Landrieu pulled off what many considered to be an upset victory. The Republicans believed they would most likely win the race. Before the election many Republicans called the race operation icing on the cake. After Landrieu won the runoff Democrats dubbed her victory operation pie in the face. The race was close. In terms of rural parishes the vote was split fairly evenly. Landrieu did well in Caddo Parish home of Shreveport, and in East Baton Rouge Parish home of East Baton Rouge. Ultimately though it was Landrieu's huge win in Orleans Parish home of New Orleans that pushed her over the finish line. Haik Terrell conceded defeat to Landrieu at 12:38 P.M. EST, congratulating Landrieu on her victory. Landrieu would go on to be re-elected to a third term in 2008.

Maine 

Incumbent Republican Susan Collins won re-election to a second term.

Chellie Pingree, State Senator and Senate Majority Leader attacked Collins for supporting the Bush tax cuts. Both candidates opposed the Iraq War in the fall of 2002. However, Collins then supported the congressional resolution to attack Iraq, while Pingree opposed it.

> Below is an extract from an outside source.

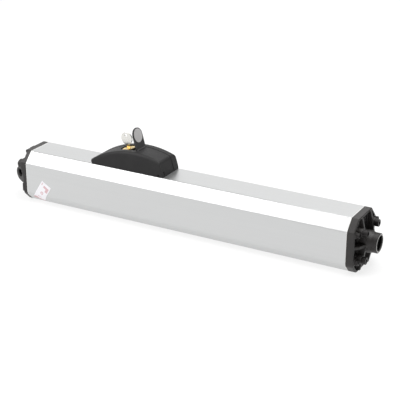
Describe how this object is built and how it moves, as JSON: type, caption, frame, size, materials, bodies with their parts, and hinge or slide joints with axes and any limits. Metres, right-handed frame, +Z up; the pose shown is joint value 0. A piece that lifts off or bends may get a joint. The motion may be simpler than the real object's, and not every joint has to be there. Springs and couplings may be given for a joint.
{
  "type": "hydraulic swing door operator",
  "caption": "Linear hydraulic swing operator: octagonal aluminium oil tank with cast end flanges, rear pivot eye, rod outlet, and an arched key-release cover with dust flap.",
  "frame": {"origin": "centre of the rear pivot eye, on the axis of the ram", "axes": "+X along the ram from the rear pivot towards the rod end, +Y along the rear pivot pin, +Z up through the release cover"},
  "size_m": [0.7523, 0.0966, 0.176],
  "materials": {
    "tank_aluminium": "satin natural anodised, drawn along its length",
    "gasket_paper": "matt pressed gasket sheet",
    "cast_black": "black satin coating on a fine cast skin",
    "black_screws": "black oxide with a light oil sheen",
    "bearing_bronze": "turned bronze",
    "black_plastic": "matt moulded",
    "cover_plastic": "fine spark texture, satin",
    "zinc_screws": "bright zinc plate",
    "lock_brass": "turned brass",
    "key_nickel": "worn nickel over brass",
    "turned_steel": "turned",
    "machined_aluminium": "machined",
    "flap_plastic": "satin moulded",
    "badge_grey": "plain satin label disc",
    "spring_steel": "drawn wire",
    "filter_brass": "drawn brass",
    "cylinder_steel": "honed steel tube, oiled",
    "seal_rubber": "oiled brown-black rubber",
    "ring_steel": "faced steel",
    "rod_chrome": "ground hard chrome",
    "guide_plastic": "machined",
    "core_steel": "varnished laminations",
    "winding_copper": "enamelled copper"
  },
  "bodies": {
    "housing": {"tank_extrusion": "tank_aluminium", "front_gasket": "gasket_paper", "rear_gasket": "gasket_paper", "front_flange": "cast_black", "front_flange_screws": "black_screws", "tie_rods": "black_screws", "vent_screw": "black_screws", "rear_flange": "cast_black", "rear_flange_screws": "black_screws", "oil_filler_plug": "black_screws", "breather_plug": "black_screws", "pivot_bush": "black_plastic", "cable_gland": "black_plastic", "release_cover": "cover_plastic", "cover_base": "black_plastic", "base_screws": "zinc_screws", "cover_screws": "black_screws", "lock_barrel": "lock_brass", "release_bush": "machined_aluminium", "flap_pin": "turned_steel", "valve_block": "machined_aluminium", "bypass_springs": "spring_steel", "bypass_balls": "turned_steel", "suction_filter": "filter_brass", "cylinder_tube": "cylinder_steel", "cylinder_head": "machined_aluminium", "rod_guide_bush": "bearing_bronze", "rod_seal": "seal_rubber", "rod_wiper": "seal_rubber", "nose_ring": "ring_steel", "pressure_pipe": "filter_brass", "pump_housing": "machined_aluminium", "pump_cover": "machined_aluminium", "motor_adapter": "machined_aluminium", "stator_core": "core_steel", "stator_windings": "winding_copper", "motor_bearings": "turned_steel", "motor_rear_shield": "machined_aluminium", "motor_bolts": "zinc_screws"},
    "ram": {"piston_rod": "rod_chrome", "piston": "machined_aluminium", "piston_seals": "seal_rubber", "piston_guide_ring": "guide_plastic", "piston_nut": "zinc_screws"},
    "release": {"key": "key_nickel", "lock_plug": "lock_brass", "release_spindle": "turned_steel", "release_needle": "turned_steel"},
    "flap": {"dust_flap": "flap_plastic", "flap_badge": "badge_grey"},
    "rotor": {"rotor_core": "core_steel", "motor_shaft": "turned_steel", "shaft_coupling": "machined_aluminium", "pump_shaft": "turned_steel", "pump_drive_gear": "turned_steel"},
    "idler": {"pump_idler_gear": "turned_steel"},
    "opening_adjuster": {"bypass_screw_opening": "turned_steel"},
    "closing_adjuster": {"bypass_screw_closing": "lock_brass"}
  },
  "joints": [
    {"name": "rod_slide", "type": "slide", "parent": "housing", "child": "ram", "axis": [1, 0, 0], "range_m": [0, 0.3]},
    {"name": "key_turn", "type": "hinge", "parent": "housing", "child": "release", "pos_m": [0.2365, 0, 0.0836], "axis": [-0.225, 0, 0.9744], "range_deg": [0, 90]},
    {"name": "flap_hinge", "type": "hinge", "parent": "housing", "child": "flap", "pos_m": [0.263, 0, 0.0859], "axis": [0, 1, 0], "range_deg": [-20, 30]},
    {"name": "rotor_spin", "type": "hinge", "parent": "housing", "child": "rotor", "pos_m": [0.11, 0, 0], "axis": [1, 0, 0], "continuous": true},
    {"name": "idler_spin", "type": "hinge", "parent": "housing", "child": "idler", "pos_m": [0.2, 0, -0.016], "axis": [1, 0, 0], "continuous": true},
    {"name": "opening_adjust", "type": "hinge", "parent": "housing", "child": "opening_adjuster", "pos_m": [0.278, -0.014, 0.04], "axis": [0, 0, 1], "range_deg": [-180, 180]},
    {"name": "closing_adjust", "type": "hinge", "parent": "housing", "child": "closing_adjuster", "pos_m": [0.278, 0.014, 0.04], "axis": [0, 0, 1], "range_deg": [-180, 180]}
  ],
  "couplings": [
    {"joint": "idler_spin", "follows": "rotor_spin", "ratio": -1}
  ]
}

Collins, a popular moderate, was supported by health care groups, environmentalists and gay rights advocates. She handily defeated State Senator Chellie Pingree of North Haven in one of the few U.S. Senate elections in which both major parties nominated women in U.S. history.

Massachusetts 

Incumbent Democrat John Kerry won re-election to a fourth term against Libertarian Michael Cloud. The lack of a Republican party candidate caused Cloud to receive the largest percentage of votes for a U.S. Senate candidate in the Libertarian Party's history, though this record has since been eclipsed by Joe Miller in Alaska in 2016, and again by Ricky Dale Harrington in Arkansas in 2020.

Michigan 

Incumbent Democrat Carl Levin won re-election to a fifth term.

Minnesota 

Incumbent Democrat Paul Wellstone was running for re-election to a third term, but died in a plane crash eleven days before the election. The Democratic–Farmer–Labor Party (DFL) chose former Vice President and 1984 Presidential candidate Walter Mondale to replace Wellstone on the ballot. Mondale lost to Republican Mayor of Saint Paul Norm Coleman. The day before the election, Independence Governor Jesse Ventura had appointed Dean Barkley (IP) to serve the rest of Wellstone's term. , this was the last Senate election in Minnesota won by a Republican.

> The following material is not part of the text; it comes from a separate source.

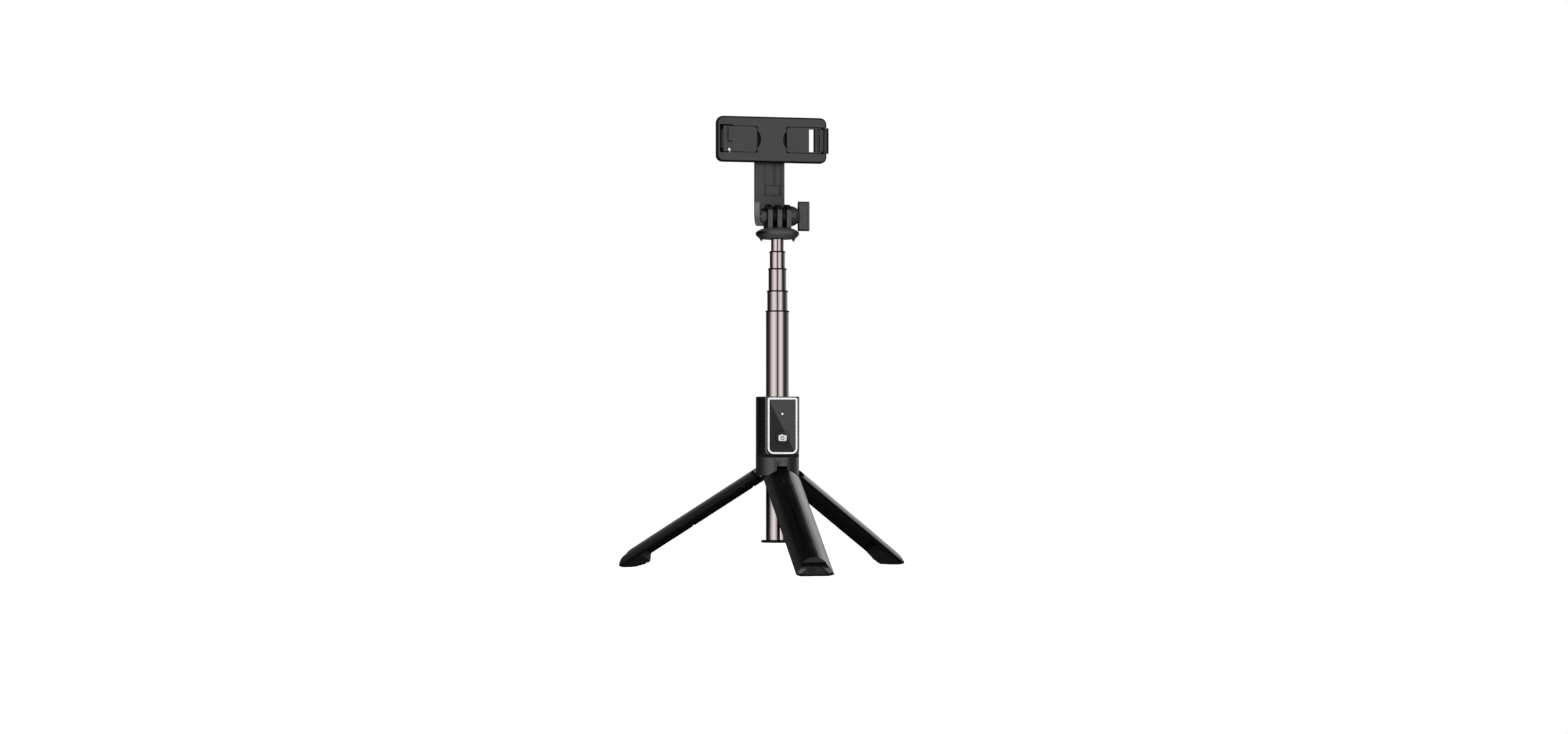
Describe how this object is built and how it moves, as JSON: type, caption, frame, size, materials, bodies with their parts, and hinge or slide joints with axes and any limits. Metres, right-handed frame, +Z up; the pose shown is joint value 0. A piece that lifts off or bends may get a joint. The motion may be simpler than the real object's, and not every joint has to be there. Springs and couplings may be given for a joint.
{
  "type": "selfie stick",
  "caption": "Mini tripod selfie stick: telescopic steel pole on three folding legs, pull-out shutter remote in the handle, three-prong tilt head and a folding clamp holder for a phone.",
  "frame": {"origin": "on the ground, at the middle of the footprint of the three open legs; the pole axis stands 21.4 mm behind it", "axes": "+Z up along the pole, -Y the front with the remote and the phone side of the holder, +X towards the thumb knob"},
  "size_m": [0.1946, 0.1686, 0.2959],
  "materials": {
    "handle_gloss": "glossy black moulded ABS",
    "leg_gloss": "glossy black moulded ABS",
    "matt_black": "fine-textured matt black moulded plastic",
    "dark_plastic": "satin black moulded plastic",
    "rubber": "matt black rubber",
    "nylon": "self-lubricating nylon, dark grey",
    "tube_steel": "polished stainless tube with a warm gun-metal tint",
    "steel": "bright zinc-plated steel",
    "silver_frame": "bright silver-plated plastic frame",
    "panel_gloss": "piano-black panel",
    "led_lens": "clear white light lens",
    "board": "green circuit board"
  },
  "bodies": {
    "handle": {"handle_body": "handle_gloss", "lower_guide_bush": "nylon", "upper_guide_bush": "nylon", "leg_pin_front": "steel", "leg_pin_right": "steel", "leg_pin_left": "steel"},
    "leg_front": {"leg_shell_front": "leg_gloss", "leg_foot_front": "rubber"},
    "leg_right": {"leg_shell_right": "leg_gloss", "leg_foot_right": "rubber"},
    "leg_left": {"leg_shell_left": "leg_gloss", "leg_foot_left": "rubber"},
    "pole_1": {"pole_tube_1": "tube_steel", "pole_collar_1": "dark_plastic", "pole_end_cap": "dark_plastic"},
    "pole_2": {"pole_tube_2": "tube_steel", "pole_collar_2": "dark_plastic", "pole_sleeve_2": "nylon"},
    "pole_3": {"pole_tube_3": "tube_steel", "pole_collar_3": "dark_plastic", "pole_sleeve_3": "nylon"},
    "pole_4": {"pole_tube_4": "tube_steel", "pole_collar_4": "dark_plastic", "pole_sleeve_4": "nylon"},
    "head": {"pole_tube_5": "tube_steel", "pole_sleeve_5": "nylon", "head_base": "matt_black", "head_nut": "steel"},
    "thumb_screw": {"thumb_knob": "dark_plastic", "thumb_bolt": "steel"},
    "tilt_arm": {"tilt_arm": "matt_black", "swivel_washer": "steel"},
    "holder": {"holder_front_shell": "matt_black", "holder_back_cover": "matt_black", "cover_screw_1": "steel", "cover_screw_2": "steel", "cover_screw_3": "steel", "cover_screw_4": "steel", "swivel_screw": "steel", "clamp_pin_left": "steel", "jaw_spring_lower": "steel", "jaw_spring_upper": "steel"},
    "clamp_left": {"clamp_arm_left": "matt_black", "clamp_pad_left": "rubber"},
    "jaw": {"jaw_carriage": "dark_plastic", "clamp_pin_right": "steel"},
    "clamp_right": {"clamp_arm_right": "matt_black", "clamp_pad_right": "rubber"},
    "remote": {"remote_back_shell": "dark_plastic", "remote_bezel": "silver_frame", "remote_panel": "panel_gloss", "remote_led": "led_lens", "remote_board": "board", "remote_switch": "dark_plastic", "remote_coin_cell": "steel", "remote_cell_contact": "steel"},
    "shutter_button": {"remote_button": "panel_gloss"}
  },
  "joints": [
    {"name": "leg_front_fold", "type": "hinge", "parent": "handle", "child": "leg_front", "pos_m": [0, 0.01037, 0.064], "axis": [-1, 0, 0], "range_deg": [-58.2, 0]},
    {"name": "leg_right_fold", "type": "hinge", "parent": "handle", "child": "leg_right", "pos_m": [0.00935, 0.02657, 0.064], "axis": [0.5, -0.866, 0], "range_deg": [-58.2, 0]},
    {"name": "leg_left_fold", "type": "hinge", "parent": "handle", "child": "leg_left", "pos_m": [-0.00935, 0.02657, 0.064], "axis": [0.5, 0.866, 0], "range_deg": [-58.2, 0]},
    {"name": "pole_in_handle", "type": "slide", "parent": "handle", "child": "pole_1", "axis": [0, 0, 1], "range_m": [-0.0494, 0.039]},
    {"name": "pole_stage_2", "type": "slide", "parent": "pole_1", "child": "pole_2", "axis": [0, 0, 1], "range_m": [-0.0119, 0.1182]},
    {"name": "pole_stage_3", "type": "slide", "parent": "pole_2", "child": "pole_3", "axis": [0, 0, 1], "range_m": [-0.0132, 0.1126]},
    {"name": "pole_stage_4", "type": "slide", "parent": "pole_3", "child": "pole_4", "axis": [0, 0, 1], "range_m": [-0.01, 0.1115]},
    {"name": "pole_stage_5", "type": "slide", "parent": "pole_4", "child": "head", "axis": [0, 0, 1], "range_m": [-0.0078, 0.1094]},
    {"name": "thumb_screw_turn", "type": "hinge", "parent": "head", "child": "thumb_screw", "pos_m": [0, 0.02117, 0.2296], "axis": [1, 0, 0], "continuous": true},
    {"name": "head_tilt", "type": "hinge", "parent": "head", "child": "tilt_arm", "pos_m": [0, 0.02117, 0.2296], "axis": [1, 0, 0], "range_deg": [-10, 180]},
    {"name": "holder_swivel", "type": "hinge", "parent": "tilt_arm", "child": "holder", "pos_m": [0, 0.04517, 0.2809], "axis": [0, 1, 0], "continuous": true},
    {"name": "clamp_left_fold", "type": "hinge", "parent": "holder", "child": "clamp_left", "pos_m": [-0.033, 0.03877, 0.2809], "axis": [0, 0, -1], "range_deg": [0, 92]},
    {"name": "jaw_slide", "type": "slide", "parent": "holder", "child": "jaw", "axis": [1, 0, 0], "range_m": [0, 0.015], "stiffness_N_per_m": 120, "springref_m": -0.012, "deforming": ["jaw_spring_lower", "jaw_spring_upper"]},
    {"name": "clamp_right_fold", "type": "hinge", "parent": "jaw", "child": "clamp_right", "pos_m": [0.0361, 0.03877, 0.2809], "axis": [0, 0, 1], "range_deg": [0, 92]},
    {"name": "remote_slide", "type": "slide", "parent": "handle", "child": "remote", "axis": [0, 0, 1], "range_m": [0, 0.038]},
    {"name": "shutter_press", "type": "slide", "parent": "remote", "child": "shutter_button", "axis": [0, 1, 0], "range_m": [0, 0.0004], "stiffness_N_per_m": 1500, "springref_m": -0.0005}
  ]
}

In the primaries, Paul Wellstone defeated Dick Franson 93% to 5% and Norm Coleman defeated Jack Shepard 95% to 5%.

At the time of his death, Wellstone was slightly ahead in the polls. After Walter Mondale was chosen as the DFL candidate, in a poll taken a few days before the election Mondale was leading 51% to 45%. Early on Election Day, Mondale was leading in votes. By nightfall, however, Norm Coleman pulled ahead, winning by 49.5 percent to 47.3 percent.

Paul Wellstone still appeared on the ballot despite his death, despite a court order replacing Wellstone's name with Mondale's.

Mississippi 

Incumbent Republican Thad Cochran overwhelmingly won re-election to a fifth term. The Democratic Party did not field a candidate, resulting in Reform Party candidate Shawn O'Hara winning 15.42% of the vote.

Missouri (special) 

In the 2000 election, Mel Carnahan, who had died in a plane crash three weeks before, remained on the ballot for election to the Senate. Carnahan beat his Republican opponent, John Ashcroft, who did not legally contest being defeated by a dead candidate. Carnahan's successor as governor, Roger B. Wilson, fulfilled his pre-election promise to appoint Carnahan's widow in her husband's place and a special election was scheduled for 2002.

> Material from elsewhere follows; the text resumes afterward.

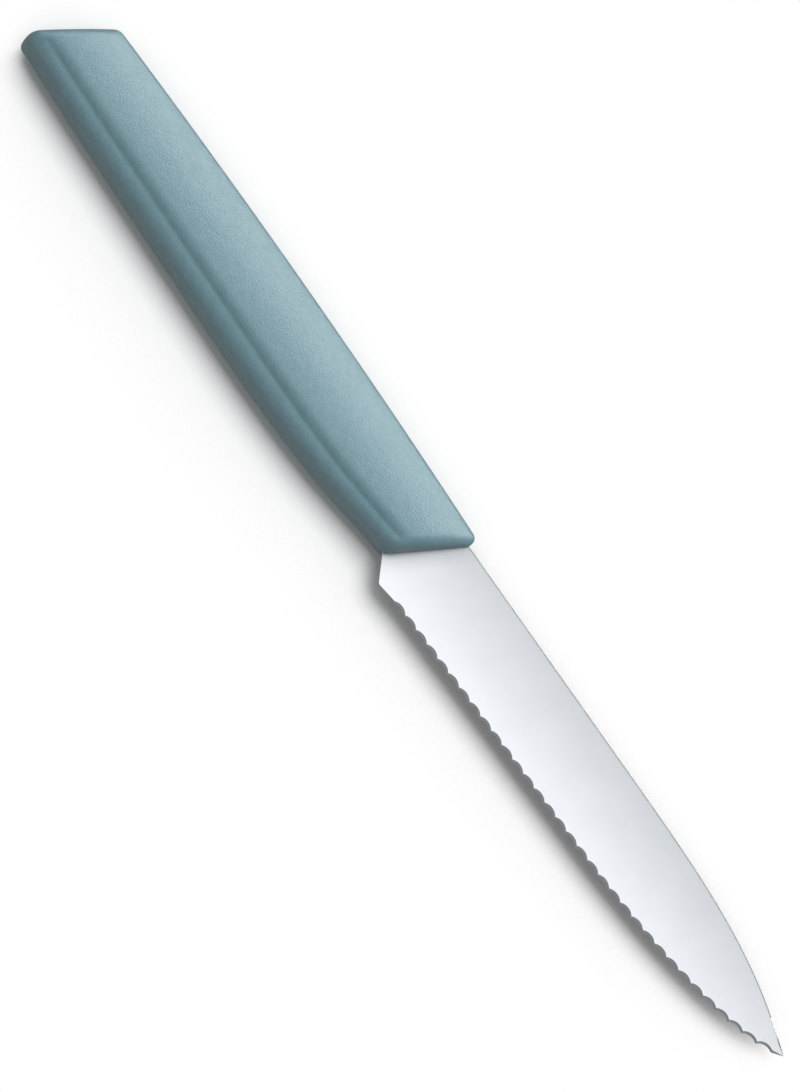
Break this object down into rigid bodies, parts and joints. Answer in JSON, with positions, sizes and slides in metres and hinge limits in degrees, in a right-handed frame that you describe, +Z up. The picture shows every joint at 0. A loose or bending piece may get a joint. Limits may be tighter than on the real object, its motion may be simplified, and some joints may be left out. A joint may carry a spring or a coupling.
{
  "type": "serrated paring knife",
  "caption": "Small kitchen knife with a pointed, scalloped cutting edge and a crowned plastic handle moulded round its tang, for fruit and vegetables.",
  "frame": {"origin": "Middle of the knife's footprint, on the table it lies on.", "axes": "+X runs from the handle to the point, +Y towards the spine, +Z up from the table. The knife rests on the flat of its handle, so the blade's plane is rolled 12 degrees about X and its plain right-hand face looks up."},
  "size_m": [0.2054, 0.0182, 0.012],
  "materials": {
    "satin_steel": "fine satin",
    "handle_plastic": "matte, finely grained"
  },
  "bodies": {
    "root": {"blade": "satin_steel", "handle": "handle_plastic"}
  },
  "joints": []
}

The election would decide who would serve the rest of Senator-elect Mel Carnahan's term, after he died. The winner would serve four more years until the next election in 2006. Governor Roger Wilson had appointed Carnahan's widow Jean to serve temporarily. She then ran for the remainder of the term. Republican Jim Talent defeated her narrowly. While the race would have flipped control of the Senate from the Democrats to the Republicans, the Senate was adjourned, so no change in leadership occurred until the 108th Congress began in January 2003.

National security and Carnahan's vote against fellow Missourian John Ashcroft as attorney general were major issues in the campaign. Republicans argued Carnahan owed her vote to Ashcroft, who had lost his bid for re-election to the Senate to Carnahan's husband. Talent, citing Carnahan's votes against homeland-security legislation and missile defense, accused her of being soft on national security, which she objected to, saying he was "doubt[ing] her patriotism."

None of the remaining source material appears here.